Basic material, financials and tech led the rally. Telecoms, staples and utilities underperformed as all three closed lower.
As I talk about so often, we can’t get stock price higher without dragging the price of oil right along with it. It’s my view this positive correlation is a result of the Fed juicing the market – if they’re going to push investors into riskier assets by pumping money into the system and making the return on safe assets horribly unattractive (from a rate scenario), then the geniuses within the FOMC cannot direct to which risky asset cash goes. Crude closed up $4.10 to $91.50/bbl. That’s a four-fold gain in percentage terms relative to the rally in stock prices, a jump driven by more Fed comments – both Dudley and Yellen (part of the FOMC’s Big Three) talked about the central bank rolling out more QE.
And on that note of the Fed pushing people into stocks as they zero out the return on safer assets,, it reminds me of a quote from the South Sea Bubble of the 18th century. When the president of Martins Bank (the Goldman Sachs of the era) was asked why he paid $500/share for South Sea shortly before it collapsed he replied: “When the rest of the world is mad, we must imitate them in some manner.” Whenever I hear people state that investors must buy stocks simply because the return on safer assets has been decimated by Fed action I think of that quote. If one is going to buy stocks as part of a long-term investing strategy, then that is one thing. However, those who are lurching into stocks for short to intermediate-term returns merely because returns on safer assets have been manipulated away by the FOMC, that is certainly a much more dangerous activity.
More below the click…
Market Activity for October 24, 2011
Sector Activity for October 24, 2011
Europe and the HARP
As the market stays focused on the EU’s latest proposal to assuage/fix their debt problem, the manufacturing data out of the Eurozone continues to suggest recession lurks. The zone’s manufacturing gauge fell to 47.3, marking the third-straight month in contraction mode – a number below 50 means activity declined.

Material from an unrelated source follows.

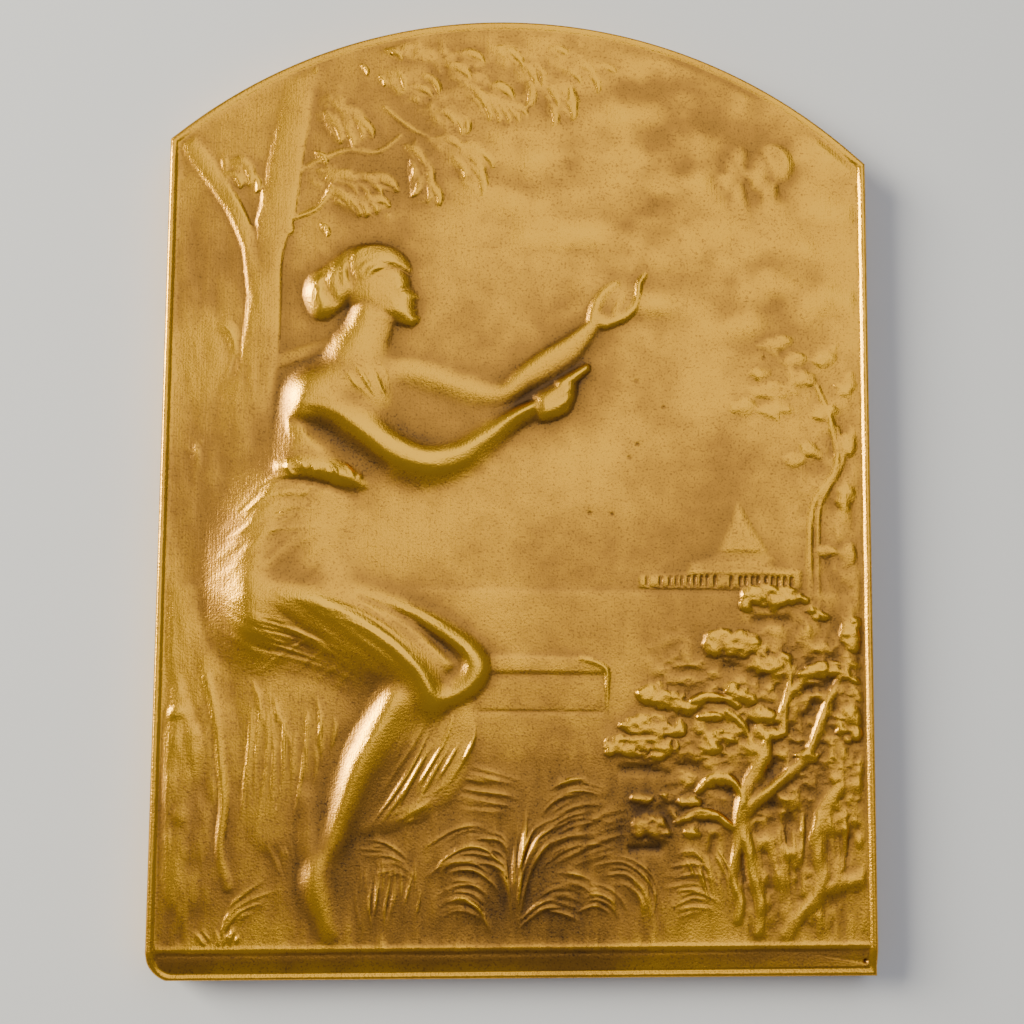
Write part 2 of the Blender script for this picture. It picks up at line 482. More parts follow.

And for the economic engine of the zone, Germany’s specific factory gauge fell below the 50 mark for the first time since April 2009.

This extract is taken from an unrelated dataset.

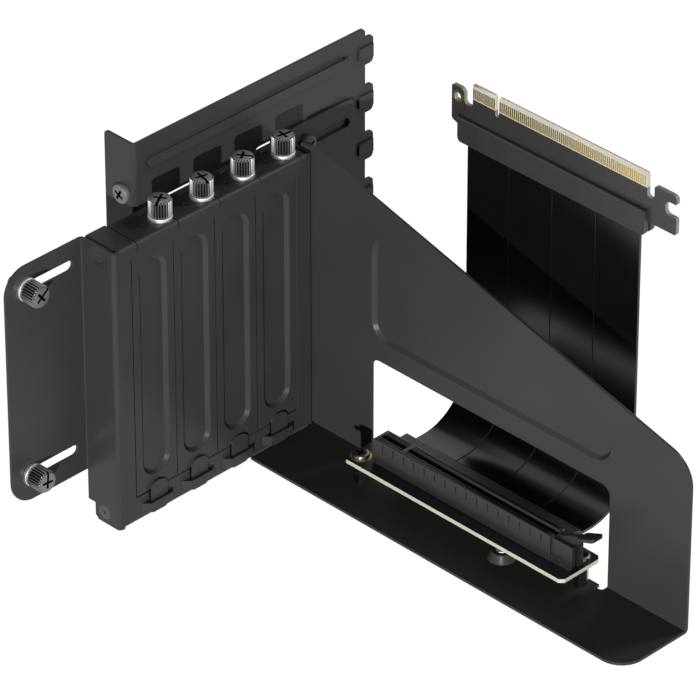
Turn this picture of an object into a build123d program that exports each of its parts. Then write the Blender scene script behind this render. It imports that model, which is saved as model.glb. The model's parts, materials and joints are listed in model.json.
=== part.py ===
"""Bracket that holds a graphics card upright in a computer case.

Bench frame used below: X runs along the card from the slot panel towards the
front of the case, Y from the free side towards the mainboard, Z up. X = 0 is
the outer face of the slot panel, Y = 0 the visible face of the side panel and
Z = 0 the face that the bracket stands on. Everything is in millimetres.
"""

import os
from math import cos, pi, sin

from build123d import *

# Sheet metal
sheet = 1.2
bend_radius = 1.1
press_depth = 1.4
seam_gap = 0.1

# Slot panel: a folded box front with a row of slots
slot_count = 4
slot_pitch = 20.32
strip_width = 8.56
panel_height = 118.4
panel_depth = 17.8
wall_foot_depth = 13.0
wall_step_height = 6.7
foot_chamfer = 1.6
foot_band_height = 10.6
lip_height = 12.0
foot_lip_height = 8.5
lip_gap = 0.15
corner_relief = 2.6

# Rear flanges with their slots
left_flange_width = 36.3
right_flange_width = 38.2
flange_bottom = 19.6
flange_corner = 10.0
right_flange_corner = 3.5
slot_height = 4.2
slot_travel = 20.3
left_slot_margin = 7.4
right_slot_start = 10.8
slot_drop = 9.2
slot_rise = 11.0

# Slot covers
cover_sheet = 1.0
cover_gap = 0.3
cover_shift = 3.1
cover_shift_top = 3.0
cover_shift_run = 3.2
cover_recess_width = 13.4
cover_recess_top = 9.0
cover_recess_bottom = 16.8
cover_body_bottom = 11.2
tongue_width = 8.4
tongue_arch = 3.2
tongue_tip = 1.4
tongue_step = 0.1
tab_length = 15.6
notch_radius = 2.1

# Lanced straps that hold the cover tongues
strap_width = 15.6
strap_height = 3.8
strap_bottom = 3.2
strap_lift = 2.2

# Thumb screws with their captive washers
knob_radius = 4.4
knob_height = 6.9
knob_chamfer = 0.5
knurl_count = 24
knurl_depth = 0.35
washer_radius = 4.2
washer_height = 1.5
washer_play = 0.06
shank_radius = 1.75
thread_play = 0.05
cover_shank_length = 8.4
flange_shank_length = 7.6
cross_length = 4.8
cross_width = 1.0
cross_depth = 1.1
cover_screw_setback = 6.5

# Side panel with its base
panel_length = 186.8
web_top_left = 120.9
web_slope = 0.2635
web_corner = 13.0
web_lip_reach = 6.3
web_lip_relief = 3.2
web_slope_start = 2.2
base_width = 32.8
base_corner = 10.0
window_start = 30.2
window_end = 148.8
window_top = 43.9
window_corner = 4.0
relief_width = 3.0
relief_depth = 2.9
web_recess_bottom = 52.6
web_recess_inset = 12.4
web_recess_corner = 8.2
boss_x = 109.5
boss_y = 13.2
boss_radius = 5.4
boss_top_radius = 4.0
boss_height = 4.5
boss_hole_radius = 2.2

# Back plate that replaces seven slots of the case
plate_slots = 7
plate_gap = 0.1
plate_left = 71.3
plate_right = 44.8
plate_bottom = 2.0
plate_corner = 2.0
plate_flange_width = 13.9
plate_flange_corner = 1.5
tab_width = 4.2
tab_height = 11.6
tab_corner = 2.0
tab_top_drop = 4.1
tab_recess_length = 6.7
tab_recess_margin = 0.5
tab_recess_height = 4.7
tab_recess_drop = 3.8
tab_recess_depth = 0.7
groove_height = 5.2
groove_drop = 10.4
groove_left = 5.6
groove_right = 8.2
groove_depth = 1.4
plate_window_left = 6.5
plate_window_right = 6.0
plate_window_bottom = 12.0
plate_window_top = 106.0
plate_window_corner = 4.0
vent_drop = 29.8
vent_a_left = 8.2
vent_a_length = 24.0
vent_b_left = 59.3
vent_b_length = 16.0
case_hole_radius = 2.0
case_hole_drop = 22.2
case_hole_setback = 5.8
case_hole_count = 6
case_screw_head = 3.9
case_screw_head_height = 2.2
case_screw_length = 6.0
plate_screw_length = 5.0

# Countersunk side screws
side_head_radius = 3.0
side_head_height = 1.1
side_shank_radius = 1.25
side_shank_length = 4.2
side_socket_radius = 0.8
side_socket_depth = 0.7
side_top_drop = 5.7
side_top_setback = 6.8
side_foot_rise = 4.7
side_foot_setback = 8.1

# Riser board and its supports
board_sheet = 1.6
board_start = 35.8
board_length = 109.6
board_front = 20.3
board_width = 20.7
board_corner = 1.6
standoff_height = 9.4
standoff_flats = 5.0
clinch_radius = 2.4
screw_radius = 1.5
board_hole_radius = 1.6
pan_radius = 3.4
pan_height = 1.5
board_screw_length = 6.0
left_post_inset_x = 3.7
left_post_inset_y = 5.5
right_post_inset_x = 5.0
right_post_inset_y = 5.2

# Card socket
socket_start = 45.6
socket_length = 89.0
socket_width = 7.5
socket_height = 11.25
socket_front = 15.1
socket_end_chamfer = 1.0
groove_width = 1.9
card_depth = 8.4
groove_end_wall = 2.2
key_offset = 14.5
key_length = 1.7
chamber_width = 3.9
chamber_bottom = 1.6
chamber_top = 7.6
tick_count = 17
tick_start = 5.0
tick_pitch = 5.28
tick_width = 0.4
tick_height = 3.4
tick_drop = 1.2
tick_depth = 0.5

# Latch at the socket's end
cheek_length = 10.0
cheek_wall = 1.5
cheek_inset = 0.8
cheek_height = 10.6
latch_gap = 0.15
latch_pin_radius = 1.0
latch_pin_x = 4.6
latch_pin_z = 3.4
latch_play = 0.05
stem_foot = 1.8
lever_start = 10.9
lever_slope = 0.41
lever_depth = 3.4
lever_reach = 19.6
paddle_sheet = 1.6
paddle_width = 5.6

# Flat riser cable: strips side by side
strip_count = 4
strip_pitch = 21.1
strip_gap = 0.15
strip_sheet = 1.2
cable_start = 45.3
cable_bend = 22.5
cable_plane = 33.8

# Cover halves over the cable's root at the riser board
root_cover_margin = 1.4
root_cover_front = 3.5
root_cover_back = 5.0
root_cover_height = 2.8
root_cover_round = 0.8

# Plug board
plug_left = 37.5
plug_right = 146.5
plug_bottom = 133.2
plug_shoulder = 149.2
plug_top = 153.1
plug_tab_end = 43.8
plug_edge_start = 47.9
plug_key_start = 11.1
plug_key_width = 1.9
plug_edge_length = 84.6
plug_notch_bottom = 143.4
plug_key_bottom = 144.5
plug_bevel = 0.5
plug_bevel_height = 1.3
plug_end_notch_width = 3.4
plug_hole_x = 40.4
plug_hole_z = 145.0
plug_hole_radius = 1.6
plug_step_x = 42.3
plug_step_bottom = 134.8
hook_throat_x = 141.2
hook_slot_bottom = 140.2
hook_slot_top = 145.6
finger_pitch = 1.0
short_fingers = 11
long_fingers = 71
finger_height = 4.2
finger_width = 0.7
finger_drop = 0.3
finger_sheet = 0.06
finger_margin = 0.55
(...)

And then here at home, regulators announced details of a new plan to help home borrowers lower their mortgage payments even if that mortgage is hugely underwater – it doesn’t matter how deep that mortgage is underwater so long as the payments are current and the loan is owned by Fannie or Freddie. This is an adjustment to an existing program known as the HARP (Home Affordable Refinance Program), which was capped at 125% LTV (the mortgage was 125% of the home’s value) and failed to get the housing market rolling. The adjustment also removes any risk to the servicer via penalties if the borrower stops making payment, which reportedly was the biggest obstacle.

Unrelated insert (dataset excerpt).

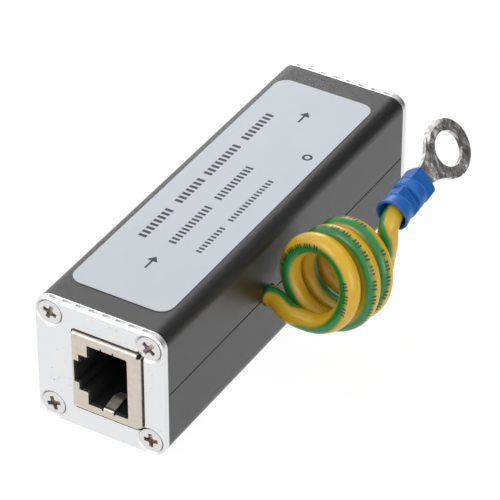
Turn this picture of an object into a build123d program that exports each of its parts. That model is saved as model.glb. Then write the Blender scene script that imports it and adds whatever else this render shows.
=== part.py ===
from build123d import *
from math import cos, pi, radians, sin, tan
import os

# Ethernet surge protector: a split aluminium case with a shielded jack at each end, the protection
# board between them, and an earth lead that leaves the case in a close coil and ends in a ring terminal.
# Millimetres, +Z up. The origin is at the middle of the case's bottom face. X runs across the plates,
# Y along the case from the input plate (-Y) to the output plate (+Y).

os.makedirs("parts", exist_ok=True)

# Standard shielded jack, turned a quarter so that its latch side faces the circuit board
jack_height = 13.35
jack_width = 15.9
jack_depth = 21.0

# Case: two equal extruded half shells, as wide and high as the jack and the room on its four sides
room_on_board_side = 7.5
room_on_top_side = 4.15
room_at_flanks = 4.55
case_width = jack_height + room_on_board_side + room_on_top_side
case_height = jack_width + 2 * room_at_flanks
case_length = 80.0
case_corner_radius = 2.6
case_wall = 1.3
seam_chamfer = 0.15
tongue_height = 0.8
tongue_thickness = 0.6
tongue_clearance = 0.08

# End plates
plate_thickness = 1.5
plate_edge_radius = 0.45
cutout_clearance = 0.4
cutout_corner_radius = 0.8

# Countersunk screws, four to a plate, and the ports of the half shells that they thread into
screw_inset = 2.85
thread_diameter = 2.5
screw_head_diameter = 4.5
screw_head_angle = 90.0
screw_head_rim = 0.15
screw_head_sink = 0.2
screw_length = 8.0
screw_hole_clearance = 0.2
countersink_clearance = 0.08
thread_clearance = 0.1
recess_width = 0.8
recess_span = 2.7
recess_heart = 1.4
recess_depth = 0.9
recess_taper = 10.0
port_wall = 0.75
port_slot_width = 1.2

# Circuit board on edge, held in a groove of each half shell
board_thickness = 1.6
board_end_clearance = 0.2
board_edge_clearance = 0.15
groove_clearance = 0.1
groove_rib_thickness = 1.0
groove_rib_height = 1.8

# Shield of the jack, with its stepped window
jack_stand_proud = 0.6
shield_thickness = 0.3
shield_bend_radius = 0.6
shield_notch = 0.7
shield_notch_depth = 1.1
window_top_frame = 2.5
window_flank_frame = 1.75
window_corner_radius = 0.35
latch_sill = 0.3
latch_depth = 0.95
latch_width = 4.55
key_depth = 1.75
key_width = 7.4
window_notch_width = 0.35
window_notch_depth = 0.35
leaf_width = 2.0
leaf_thickness = 0.25
leaf_length = 5.2
leaf_rise = 0.75
leaf_bend_radius = 0.3
leaf_bow_radius = 1.5
leaf_bow_place = 3.1
leg_width = 1.2
leg_stand_off = 13.0
leg_tail = 0.9
leg_slot_clearance = 0.15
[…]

To take advantage of the program, call your mortgage servicer and ask if Fan of Fred owns your mortgage – if you have a conventional mortgage then almost certainly they do. At which point, you will be able to refi to a lower rate without an appraisal and supposedly via a streamlined process. The only constraint left is the loan must have been owned by Fan or Fred prior to June 2009 (that is, if you refinanced or purchased the home after May 2009 then you cannot participate.) The question now is when does the bailout for appraisers begin?
CFNAI
The Chicago Fed National Activity Index (CFNAI) – a gauge of economic activity for the nation as the name implies – printed a reading of -0.22 for September after the -0.59 for August (a number that was initially reported at -0.43 last month).
So what does this number mean? It means that the economy is growing at a below trend rate – below average. But we already know this so the figure within the report we watch is the three-month average. And in this weak environment the number we specifically watch for is -0.70, which is the level that suggests a recession has begun. That three-month average sits at -0.21, so it’s well above that recession reading – the closest we’ve been to that number is the -0.55 hit in June.
On the other hand, the Economic Cycle Research Institute’s (ECRI) gauge of economic activity has plunged back to the -10 mark – a level that has predicted every recession since 1970, save when it hit that mark in July 2010. The head economist at ECRI has stated that a recession is a done deal this time. We’ll see if they’re right.